Несчастный бредил, бормоча несвязные фразы, то прося у кого-то прощения, то угрожая жестокой расправой.
К утру он на минуту пришел в себя и попросил воды.
– Вам не следует пить, – устало проговорил Решетилов. – Потерпите, скоро перевезу вас в стационар, там станет легче. А пока могу предложить только это!
Александр Никанорович взял в руки шприц с морфином. Пациент сделал нечеловеческое усилие, чтобы сосредоточиться.
– А я… вас… видел, – прошептал он. – Прошу… не надо в больницу… Сдадут меня…
«Будь что будет», – подумал Решетилов, сделал укол и отправился спать.
Весь следующий день Александр Никанорович не отходил от пациента. К вечеру температура спала, черты лица заострились. Доктор провел осмотр и покачал головой: «Так и есть, отходит».
Решетилов сделал укол. Вскоре больной пришел в себя. Он огляделся, нашел глазами доктора и свистящим шепотом хрипло спросил:
– Кончаюсь?
Александр Никанорович вздохнул.
– Чайку бы, а?.. С сахарком… Если можно, – пациент попытался улыбнуться.

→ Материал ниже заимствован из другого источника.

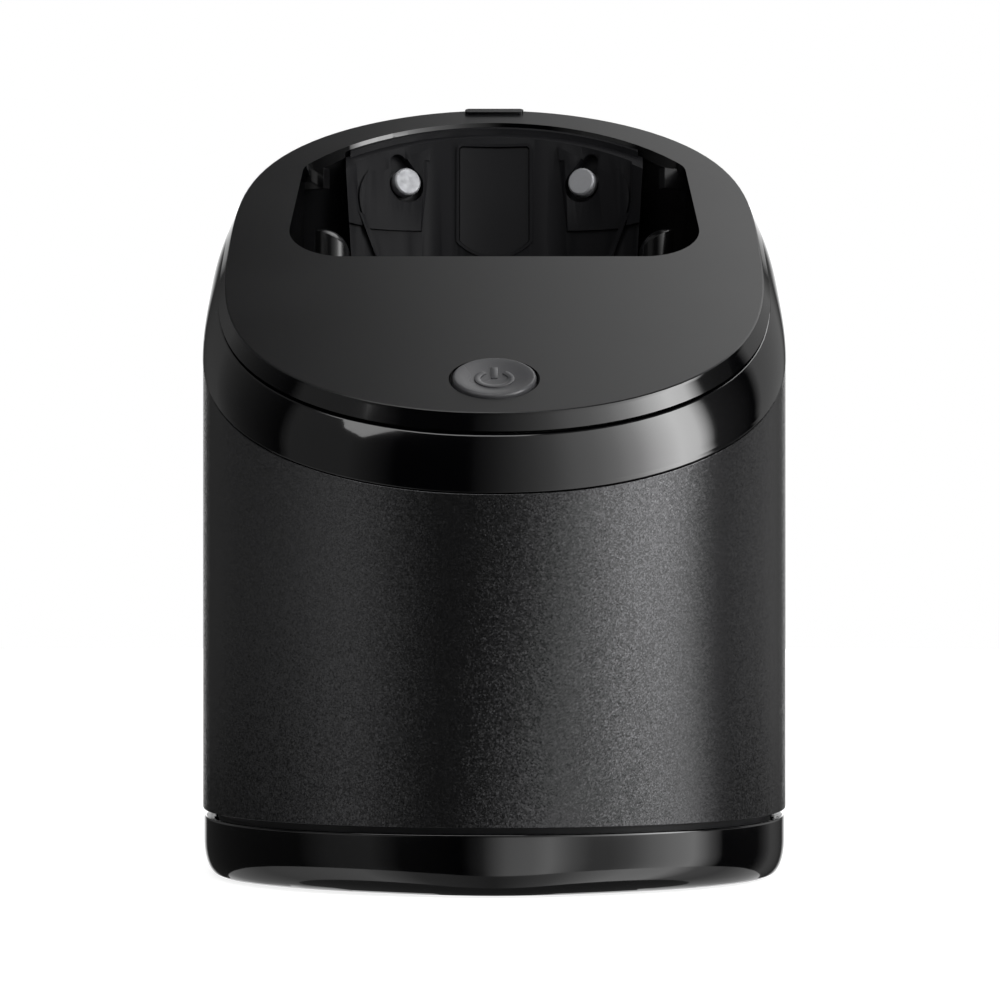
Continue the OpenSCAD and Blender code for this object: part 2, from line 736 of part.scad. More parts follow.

– Теперь можно, – доктор поднялся с кресла. – Разве что холодненького.
– Оно и лучше.
Сделав два глотка, больной поморщился:
– Не принимает душа… Который нынче день?
– Четверг, третье июля. Сейчас половина десятого по полудню.
Раненый уставился на глухо зашторенные портьеры кабинета.
– Растворить? – угадал его желание Решетилов.
Больной долго смотрел на закатный горизонт и наконец проговорил:
– Спасибо вам, доктор… Вот всю жихтаровку свою непутевую прожил без счастья… а теперь – счастлив… А ведь я и не знаю, как звать вас.
Решетилов представился и, в свою очередь, спросил имя пациента.
– …А то я, знаете ли, по долгу службы завел историю вашей болезни, так уж извольте и вы назваться, – добавил он.
– Они… все одно, вас пытать будут… так уж лучше я сам, – скривился пациент. – Вы запишите, чтоб без ошибки…
Доктор взял лист бумаги и карандаш.
– …Звать меня Фроловым Федором Дмитриевичем. Родился я в 89-м году, в Питере. Отец поначалу жил в деревне, землю пахал, потом подался на фабрику. Как помер он, мы с матерью остались, я и двое сестричек… Рос в бедности, беспутстве. Дурил, воровал. Затем и серьезные дела стал вершить. Лихо-то – оно как по маслу катится, не удержать. Пензы шальные – их только получи, пуще гонори пьянят.
Любил я риск, когда фортуна тебя за горло держит, а ты ее – за хвост. Куражился, пил сок земной от самого нутра… Уважали меня людишки.